Source records:
— start —

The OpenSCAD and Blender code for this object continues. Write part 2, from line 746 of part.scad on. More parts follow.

— end —
— start —

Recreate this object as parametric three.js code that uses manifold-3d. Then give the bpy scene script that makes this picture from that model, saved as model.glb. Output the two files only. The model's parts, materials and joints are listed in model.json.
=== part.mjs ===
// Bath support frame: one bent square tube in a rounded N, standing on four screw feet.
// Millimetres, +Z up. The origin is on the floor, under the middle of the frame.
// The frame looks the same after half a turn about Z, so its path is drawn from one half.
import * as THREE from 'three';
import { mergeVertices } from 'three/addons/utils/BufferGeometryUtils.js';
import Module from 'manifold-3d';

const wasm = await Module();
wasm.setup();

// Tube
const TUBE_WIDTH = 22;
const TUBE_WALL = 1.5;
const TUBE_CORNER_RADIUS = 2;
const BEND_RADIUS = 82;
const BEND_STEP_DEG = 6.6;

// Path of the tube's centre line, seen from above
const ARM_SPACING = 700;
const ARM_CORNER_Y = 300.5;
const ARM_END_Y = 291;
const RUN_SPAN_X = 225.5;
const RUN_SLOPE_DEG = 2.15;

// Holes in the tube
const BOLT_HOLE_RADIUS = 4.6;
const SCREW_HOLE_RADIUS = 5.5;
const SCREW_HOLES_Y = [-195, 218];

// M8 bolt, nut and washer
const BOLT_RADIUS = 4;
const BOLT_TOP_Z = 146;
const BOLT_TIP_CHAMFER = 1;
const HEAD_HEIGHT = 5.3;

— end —
— start —

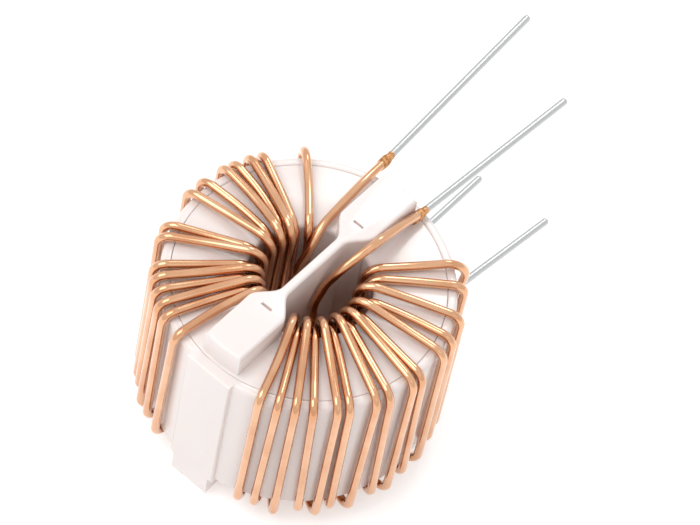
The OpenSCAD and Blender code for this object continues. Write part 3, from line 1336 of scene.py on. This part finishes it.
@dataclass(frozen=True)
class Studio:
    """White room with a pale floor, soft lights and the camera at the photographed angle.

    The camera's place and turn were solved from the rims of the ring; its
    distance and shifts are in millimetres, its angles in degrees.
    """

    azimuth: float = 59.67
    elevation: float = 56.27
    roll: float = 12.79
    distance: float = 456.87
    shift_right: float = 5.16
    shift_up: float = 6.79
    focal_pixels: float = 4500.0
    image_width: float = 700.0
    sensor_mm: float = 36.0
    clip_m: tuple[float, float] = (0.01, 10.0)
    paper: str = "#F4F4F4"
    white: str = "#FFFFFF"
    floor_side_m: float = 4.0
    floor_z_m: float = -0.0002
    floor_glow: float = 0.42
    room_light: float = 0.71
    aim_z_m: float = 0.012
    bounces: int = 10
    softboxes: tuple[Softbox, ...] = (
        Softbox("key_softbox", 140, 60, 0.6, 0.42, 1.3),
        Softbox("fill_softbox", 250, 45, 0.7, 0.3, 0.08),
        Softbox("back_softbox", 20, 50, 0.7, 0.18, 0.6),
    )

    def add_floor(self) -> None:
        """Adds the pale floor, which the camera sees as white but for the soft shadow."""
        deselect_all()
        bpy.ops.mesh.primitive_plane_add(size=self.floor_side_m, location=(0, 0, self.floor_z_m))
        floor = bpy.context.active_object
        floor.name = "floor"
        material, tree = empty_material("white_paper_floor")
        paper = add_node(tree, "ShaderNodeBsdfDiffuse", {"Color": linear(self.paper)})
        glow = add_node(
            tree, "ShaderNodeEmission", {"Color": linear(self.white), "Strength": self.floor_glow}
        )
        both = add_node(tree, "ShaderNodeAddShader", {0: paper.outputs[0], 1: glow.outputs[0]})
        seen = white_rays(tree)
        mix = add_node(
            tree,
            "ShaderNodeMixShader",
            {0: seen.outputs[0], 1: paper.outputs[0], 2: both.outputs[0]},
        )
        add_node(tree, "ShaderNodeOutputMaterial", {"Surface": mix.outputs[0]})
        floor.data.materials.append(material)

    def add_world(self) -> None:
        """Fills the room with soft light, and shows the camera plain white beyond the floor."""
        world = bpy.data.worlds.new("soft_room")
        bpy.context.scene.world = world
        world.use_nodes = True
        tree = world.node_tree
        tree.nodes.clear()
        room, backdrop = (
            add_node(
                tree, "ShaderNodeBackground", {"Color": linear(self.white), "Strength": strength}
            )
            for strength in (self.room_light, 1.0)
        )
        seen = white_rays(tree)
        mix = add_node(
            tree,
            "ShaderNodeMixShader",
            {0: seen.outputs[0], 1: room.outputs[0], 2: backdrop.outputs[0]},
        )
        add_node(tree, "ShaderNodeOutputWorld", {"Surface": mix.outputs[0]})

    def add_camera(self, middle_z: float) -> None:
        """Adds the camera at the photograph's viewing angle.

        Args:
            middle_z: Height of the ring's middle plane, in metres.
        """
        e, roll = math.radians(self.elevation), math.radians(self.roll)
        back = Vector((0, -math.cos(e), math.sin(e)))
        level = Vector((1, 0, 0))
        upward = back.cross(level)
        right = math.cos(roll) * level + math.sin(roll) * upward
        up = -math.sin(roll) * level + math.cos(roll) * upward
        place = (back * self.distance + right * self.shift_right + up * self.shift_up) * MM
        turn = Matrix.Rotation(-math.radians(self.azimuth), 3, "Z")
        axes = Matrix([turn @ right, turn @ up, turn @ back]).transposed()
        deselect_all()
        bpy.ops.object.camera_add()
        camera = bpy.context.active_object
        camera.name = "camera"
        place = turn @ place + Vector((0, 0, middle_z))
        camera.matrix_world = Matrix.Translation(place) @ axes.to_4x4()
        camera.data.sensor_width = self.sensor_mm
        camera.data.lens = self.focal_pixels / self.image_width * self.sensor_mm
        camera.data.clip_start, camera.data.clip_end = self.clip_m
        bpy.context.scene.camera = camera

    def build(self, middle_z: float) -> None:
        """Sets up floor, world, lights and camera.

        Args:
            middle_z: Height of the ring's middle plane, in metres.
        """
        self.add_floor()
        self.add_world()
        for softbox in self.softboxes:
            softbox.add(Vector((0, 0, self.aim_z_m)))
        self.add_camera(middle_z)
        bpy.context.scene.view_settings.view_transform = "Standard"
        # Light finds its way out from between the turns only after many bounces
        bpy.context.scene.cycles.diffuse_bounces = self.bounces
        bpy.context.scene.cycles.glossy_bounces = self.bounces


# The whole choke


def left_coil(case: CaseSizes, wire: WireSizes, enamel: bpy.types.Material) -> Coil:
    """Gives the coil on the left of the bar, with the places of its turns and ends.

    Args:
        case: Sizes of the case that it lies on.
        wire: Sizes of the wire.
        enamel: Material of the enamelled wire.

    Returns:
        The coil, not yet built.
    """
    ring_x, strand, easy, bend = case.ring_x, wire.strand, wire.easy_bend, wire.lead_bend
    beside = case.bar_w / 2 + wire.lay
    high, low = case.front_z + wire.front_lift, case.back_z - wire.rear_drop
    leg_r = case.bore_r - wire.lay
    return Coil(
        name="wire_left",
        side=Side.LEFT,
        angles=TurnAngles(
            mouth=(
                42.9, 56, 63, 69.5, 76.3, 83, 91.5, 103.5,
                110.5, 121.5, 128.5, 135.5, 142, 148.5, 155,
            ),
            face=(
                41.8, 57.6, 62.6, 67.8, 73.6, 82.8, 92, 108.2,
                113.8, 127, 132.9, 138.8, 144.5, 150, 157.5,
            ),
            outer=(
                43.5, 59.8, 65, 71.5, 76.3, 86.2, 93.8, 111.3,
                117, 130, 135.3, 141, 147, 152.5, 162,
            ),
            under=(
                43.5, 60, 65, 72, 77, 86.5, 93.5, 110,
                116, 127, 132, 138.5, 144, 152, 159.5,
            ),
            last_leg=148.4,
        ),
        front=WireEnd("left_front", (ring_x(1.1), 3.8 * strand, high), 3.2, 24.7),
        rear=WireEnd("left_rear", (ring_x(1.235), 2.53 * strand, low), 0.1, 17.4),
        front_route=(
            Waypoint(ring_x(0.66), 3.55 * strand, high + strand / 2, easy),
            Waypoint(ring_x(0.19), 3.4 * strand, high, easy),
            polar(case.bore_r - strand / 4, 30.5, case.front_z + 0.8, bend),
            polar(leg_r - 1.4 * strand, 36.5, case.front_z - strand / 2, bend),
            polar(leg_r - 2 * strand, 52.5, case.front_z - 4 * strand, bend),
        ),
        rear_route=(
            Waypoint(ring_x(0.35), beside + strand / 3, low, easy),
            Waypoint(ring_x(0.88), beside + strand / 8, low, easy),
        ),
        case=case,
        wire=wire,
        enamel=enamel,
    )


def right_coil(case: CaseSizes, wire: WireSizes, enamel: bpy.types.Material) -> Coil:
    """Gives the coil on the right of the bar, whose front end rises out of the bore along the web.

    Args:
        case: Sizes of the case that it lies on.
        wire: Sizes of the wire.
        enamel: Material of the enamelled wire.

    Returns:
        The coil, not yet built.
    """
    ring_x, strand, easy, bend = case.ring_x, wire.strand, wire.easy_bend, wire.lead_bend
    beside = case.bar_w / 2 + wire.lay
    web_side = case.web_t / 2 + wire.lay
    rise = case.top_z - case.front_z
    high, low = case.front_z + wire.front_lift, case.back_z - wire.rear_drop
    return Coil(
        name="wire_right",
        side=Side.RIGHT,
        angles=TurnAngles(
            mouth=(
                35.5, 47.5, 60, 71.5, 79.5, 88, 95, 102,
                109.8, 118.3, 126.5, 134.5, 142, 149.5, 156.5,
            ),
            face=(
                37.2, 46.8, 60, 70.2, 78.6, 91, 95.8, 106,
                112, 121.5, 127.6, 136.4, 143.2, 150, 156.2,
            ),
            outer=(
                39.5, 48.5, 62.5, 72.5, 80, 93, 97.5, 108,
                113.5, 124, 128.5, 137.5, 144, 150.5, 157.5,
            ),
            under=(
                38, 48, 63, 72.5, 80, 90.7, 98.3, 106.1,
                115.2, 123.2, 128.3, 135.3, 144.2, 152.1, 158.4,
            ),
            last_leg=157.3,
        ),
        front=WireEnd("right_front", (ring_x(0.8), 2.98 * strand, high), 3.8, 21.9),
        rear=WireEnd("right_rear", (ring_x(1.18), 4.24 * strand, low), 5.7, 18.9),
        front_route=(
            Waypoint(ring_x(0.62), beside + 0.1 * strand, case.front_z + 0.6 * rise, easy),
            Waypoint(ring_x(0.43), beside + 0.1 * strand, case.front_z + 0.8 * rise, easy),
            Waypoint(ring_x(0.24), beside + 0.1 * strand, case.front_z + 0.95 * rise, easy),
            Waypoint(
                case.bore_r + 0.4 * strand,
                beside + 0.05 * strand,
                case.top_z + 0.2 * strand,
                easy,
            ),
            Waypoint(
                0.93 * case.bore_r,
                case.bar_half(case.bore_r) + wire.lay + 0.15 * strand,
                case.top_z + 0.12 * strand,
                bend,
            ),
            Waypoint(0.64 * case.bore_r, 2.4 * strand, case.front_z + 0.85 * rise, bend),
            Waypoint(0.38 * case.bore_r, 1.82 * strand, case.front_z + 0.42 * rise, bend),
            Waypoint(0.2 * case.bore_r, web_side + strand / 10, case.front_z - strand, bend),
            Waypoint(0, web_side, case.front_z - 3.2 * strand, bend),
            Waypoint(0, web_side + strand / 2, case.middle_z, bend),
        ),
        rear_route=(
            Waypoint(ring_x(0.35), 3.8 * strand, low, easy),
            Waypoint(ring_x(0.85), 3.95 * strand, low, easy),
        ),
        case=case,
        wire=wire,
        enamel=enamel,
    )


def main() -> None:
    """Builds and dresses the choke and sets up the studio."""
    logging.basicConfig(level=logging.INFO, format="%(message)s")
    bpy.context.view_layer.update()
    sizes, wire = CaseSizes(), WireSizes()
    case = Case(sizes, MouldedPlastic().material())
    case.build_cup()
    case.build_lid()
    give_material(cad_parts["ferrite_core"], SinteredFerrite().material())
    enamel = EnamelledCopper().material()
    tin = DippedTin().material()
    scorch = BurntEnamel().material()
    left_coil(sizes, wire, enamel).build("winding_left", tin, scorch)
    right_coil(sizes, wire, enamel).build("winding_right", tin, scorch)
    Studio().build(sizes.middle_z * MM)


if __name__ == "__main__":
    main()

— end —

Repeat word for word the stretch of lines from the one with "Recreate this object" down to the one with "const HEAD_HEIGHT = 5.3;", both included.

Answer for the task:
Recreate this object as parametric three.js code that uses manifold-3d. Then give the bpy scene script that makes this picture from that model, saved as model.glb. Output the two files only. The model's parts, materials and joints are listed in model.json.
=== part.mjs ===
// Bath support frame: one bent square tube in a rounded N, standing on four screw feet.
// Millimetres, +Z up. The origin is on the floor, under the middle of the frame.
// The frame looks the same after half a turn about Z, so its path is drawn from one half.
import * as THREE from 'three';
import { mergeVertices } from 'three/addons/utils/BufferGeometryUtils.js';
import Module from 'manifold-3d';

const wasm = await Module();
wasm.setup();

// Tube
const TUBE_WIDTH = 22;
const TUBE_WALL = 1.5;
const TUBE_CORNER_RADIUS = 2;
const BEND_RADIUS = 82;
const BEND_STEP_DEG = 6.6;

// Path of the tube's centre line, seen from above
const ARM_SPACING = 700;
const ARM_CORNER_Y = 300.5;
const ARM_END_Y = 291;
const RUN_SPAN_X = 225.5;
const RUN_SLOPE_DEG = 2.15;

// Holes in the tube
const BOLT_HOLE_RADIUS = 4.6;
const SCREW_HOLE_RADIUS = 5.5;
const SCREW_HOLES_Y = [-195, 218];

// M8 bolt, nut and washer
const BOLT_RADIUS = 4;
const BOLT_TOP_Z = 146;
const BOLT_TIP_CHAMFER = 1;
const HEAD_HEIGHT = 5.3;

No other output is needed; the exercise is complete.